My children don’t care much for veggie burgers but I’ve learned that the simpler and milder they are, the more likely my kids will eat them. The black bean, mushroom and quinoa burgers did not go down well, for example. Hence these pinto bean burgers. They are as mild and as tasty as can be. They are thick and sturdy enough for a burger bun with all the fixings (lettuce, avocado, cheese, tomato, cucumber, chilies, etc). They are moist on the inside and pleasantly crisp on the outside. By all means add in some cumin, oregano, chili or anything else that sounds good. Or just make them exactly as I did because they are pretty great just as they are. Quick and easy counts for a lot on weeknights and if you make a big batch and freeze them, you can say goodbye to the frozen section of processed veggie burgers and their mile-long list of unpronounceable ingredients.

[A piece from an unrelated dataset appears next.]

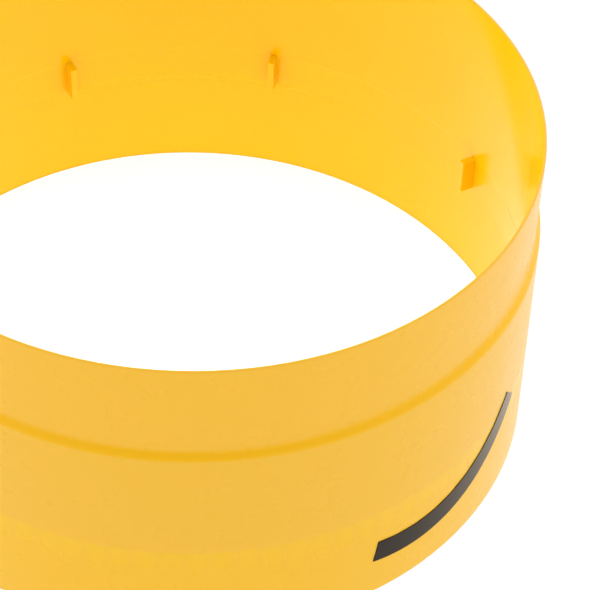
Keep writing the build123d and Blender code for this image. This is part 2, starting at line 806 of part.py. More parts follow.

Quick and easy pinto bean burgers
makes 8 thick burgers
2 cups cooked pinto beans
2/3 cup almond meal (or other ground nut)
2/3 cup breadcrumbs or panko flakes
3/4 cup mild cheese such as monterey jack
1 small onion, minced
1 garlic clove, minced
plenty of salt and fresh ground pepper
olive oil for frying
Jalapeño, garlic and lime mayo
1 thick garlic clove, crushed
1/2 fresh jalapeño with seeds
2 tbs mayo
2 tbs greek yogurt
1) Using a food processor will save a ton of time, so if you have one use it. Chop the onion and garlic into quarters and put them into the food processor. Pulse until they are minced and add to a mixing bowl.
2) Next add the pinto beans to the food processor and pulse until the beans are minced and crumbly. Don’t use a blender as the beans shouldn’t be blended to a smooth paste. A little texture is good. Add to the bowl.
3) Add the other ingredients and the salt and pepper to taste. I suggest a few grinds each of the salt and pepper mills as this is the only seasoning.
4) Mix until everything is combined to a stiff batter. Form into 8 patties. This stuff is soft and sticky but it holds together just fine. They can be patted into place on a cutting board and will keep their shape.
5) I used about 1/4 cup of olive oil for a large, heavy bottomed frying pan that could easily fry four or five patties at a time. Use less oil for a smaller frying pan. You need a spatula to scrape up the sticky patties and slide them into the hot oil. Cook on medium heat about 4-5 minutes on each side, or until brown and crispy.
6) Drain on a paper towel.
For the mayo:
Add the garlic and jalapeno to a mortar and pestle with a grind or two of salt. Pulverize and then scrape into a bowl. Add the mayo, greek yogurt and juice of 1/4 to 1/2 a lime. Taste as you go with the lime.